The Docklands are a foreign country to me.
I arrived yesterday at five o clock but wandered around for an hour before that, knocking on doors of alternative universe door number 403s, being shouted at by men. When you are alone and lost, the Docklands are scarily anonymous and new and vast.But under the firm but playful wing of Maebh ni Shiosta they become smaller and more human and seem paved with opportunity. For instance, after my weary traipsing, Maebh made me a cup of Earl Grey Tea, and we ventured out to a square where we saw a cluster of our friends by the Mr. Whippy. Only a few minutes before, the scale of the area was oppressive and frightening, but now, it is filled with adorably human humans.

Friday, 27 June 2008

Is it for a special occasion?


When I was children, there was an endless vista of time until new clothes were allowed to be worn: aeons until Christmas and a new dress, massive vistas of time until birthday suit costume is finally permissible.

In the endless meantime, articles of clothing sit still somewhere in the home, perfect and still *new*. Still clean and sparkling, not yet bent out of shape or blemished by body.

Now that grown up is the situation, the only limitations are of your own purse.
Still now there can be something pleasurable about waiting for the special occasion to wear the special outfit.
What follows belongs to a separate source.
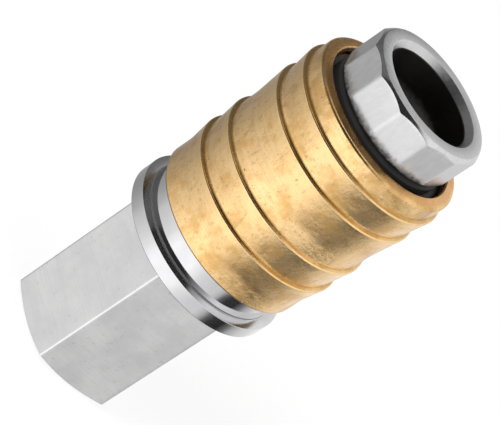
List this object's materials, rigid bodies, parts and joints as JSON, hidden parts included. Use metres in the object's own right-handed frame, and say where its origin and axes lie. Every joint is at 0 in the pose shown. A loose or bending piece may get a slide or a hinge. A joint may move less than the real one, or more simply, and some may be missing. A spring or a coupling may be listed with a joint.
{
  "type": "pneumatic quick coupler",
  "caption": "Compressed air quick coupler: hexagonal threaded inlet, polished collar, ribbed brass sleeve that slides back and turns, twelve-sided nose, ball lock and shut-off valve.",
  "frame": {"origin": "centre of the inlet end face, on the coupler's axis", "axes": "+Z along the coupler's axis, from the inlet to the plug socket; +X square to one flat of the hexagon"},
  "size_m": [0.029, 0.029, 0.0698],
  "materials": {
    "polished_steel": "bright nickel plate, polished on the collar and turned on the nose",
    "satin_steel": "satin plated steel, brushed along the flats",
    "sleeve_brass": "turned satin brass with light tarnish",
    "valve_brass": "turned brass",
    "seal_rubber": "matt black nitrile rubber",
    "spring_steel": "drawn spring wire",
    "black_steel": "black phosphated spring steel",
    "ball_steel": "polished ball bearing steel"
  },
  "bodies": {
    "root": {"coupler_body": "polished_steel", "inlet_connector": "satin_steel", "connector_o_ring": "seal_rubber", "plug_seal": "seal_rubber", "valve_seat_ring": "valve_brass", "valve_guide": "valve_brass", "stop_ring": "black_steel", "sleeve_spring": "spring_steel", "valve_spring": "spring_steel"},
    "sleeve_carrier": {"thrust_ring": "spring_steel"},
    "sleeve": {"release_sleeve": "sleeve_brass"},
    "valve": {"valve_poppet": "valve_brass", "valve_o_ring": "seal_rubber"},
    "ball_1": {"locking_ball_1": "ball_steel"},
    "ball_2": {"locking_ball_2": "ball_steel"},
    "ball_3": {"locking_ball_3": "ball_steel"},
    "ball_4": {"locking_ball_4": "ball_steel"},
    "ball_5": {"locking_ball_5": "ball_steel"},
    "ball_6": {"locking_ball_6": "ball_steel"},
    "ball_7": {"locking_ball_7": "ball_steel"},
    "ball_8": {"locking_ball_8": "ball_steel"}
  },
  "joints": [
    {"name": "sleeve_slide", "type": "slide", "parent": "root", "child": "sleeve_carrier", "axis": [0, 0, -1], "range_m": [0, 0.0034], "stiffness_N_per_m": 1500, "springref_m": -0.004, "deforming": ["sleeve_spring"]},
    {"name": "sleeve_spin", "type": "hinge", "parent": "sleeve_carrier", "child": "sleeve", "pos_m": [0, 0, 0.0461], "axis": [0, 0, 1], "continuous": true},
    {"name": "valve_slide", "type": "slide", "parent": "root", "child": "valve", "axis": [0, 0, -1], "range_m": [0, 0.003], "stiffness_N_per_m": 600, "springref_m": -0.005, "deforming": ["valve_spring"]},
    {"name": "ball_1_slide", "type": "slide", "parent": "root", "child": "ball_1", "axis": [1, 0, 0], "range_m": [0, 0.0013]},
    {"name": "ball_2_slide", "type": "slide", "parent": "root", "child": "ball_2", "axis": [0.7071, 0.7071, 0], "range_m": [0, 0.0013]},
    {"name": "ball_3_slide", "type": "slide", "parent": "root", "child": "ball_3", "axis": [0, 1, 0], "range_m": [0, 0.0013]},
    {"name": "ball_4_slide", "type": "slide", "parent": "root", "child": "ball_4", "axis": [-0.7071, 0.7071, 0], "range_m": [0, 0.0013]},
    {"name": "ball_5_slide", "type": "slide", "parent": "root", "child": "ball_5", "axis": [-1, 0, 0], "range_m": [0, 0.0013]},
    {"name": "ball_6_slide", "type": "slide", "parent": "root", "child": "ball_6", "axis": [-0.7071, -0.7071, 0], "range_m": [0, 0.0013]},
    {"name": "ball_7_slide", "type": "slide", "parent": "root", "child": "ball_7", "axis": [0, -1, 0], "range_m": [0, 0.0013]},
    {"name": "ball_8_slide", "type": "slide", "parent": "root", "child": "ball_8", "axis": [0.7071, -0.7071, 0], "range_m": [0, 0.0013]}
  ],
  "couplings": [
    {"joint": "ball_1_slide", "follows": "sleeve_slide", "ratio": 0.38235},
    {"joint": "ball_2_slide", "follows": "sleeve_slide", "ratio": 0.38235},
    {"joint": "ball_3_slide", "follows": "sleeve_slide", "ratio": 0.38235},
    {"joint": "ball_4_slide", "follows": "sleeve_slide", "ratio": 0.38235},
    {"joint": "ball_5_slide", "follows": "sleeve_slide", "ratio": 0.38235},
    {"joint": "ball_6_slide", "follows": "sleeve_slide", "ratio": 0.38235},
    {"joint": "ball_7_slide", "follows": "sleeve_slide", "ratio": 0.38235},
    {"joint": "ball_8_slide", "follows": "sleeve_slide", "ratio": 0.38235}
  ]
}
I have been acquiring articles of clothing with Disco-nnect in mind.
July sales must have started early.
I don't think I will be able to wait until Monday to wear them but I try.

Thursday, 26 June 2008

The recession is starting on June 30th

The recession is starting on June 30th, at 7pm at Sir John Rogerson's Quay, Dublin.

See you there!

Wednesday, 25 June 2008

For real real and not for play play

Last night I went to see Love Is A Sniper, by Lola Arias/Compañía Postnuclear.
The piece was very touching and funny and was good to see a piece about love that maintains its sense of humour.

Another touch was made by a post-show comment in the post-show discussion -
about doing something real on stage, like kissing or crying or slapping someone in the face
Ms. Arias mentioned actors who say
"When I kiss on stage, it is not real at all"
But a kiss is a kiss, it is a physical thing,
it is real,
even if the motivation for it is not love or desire.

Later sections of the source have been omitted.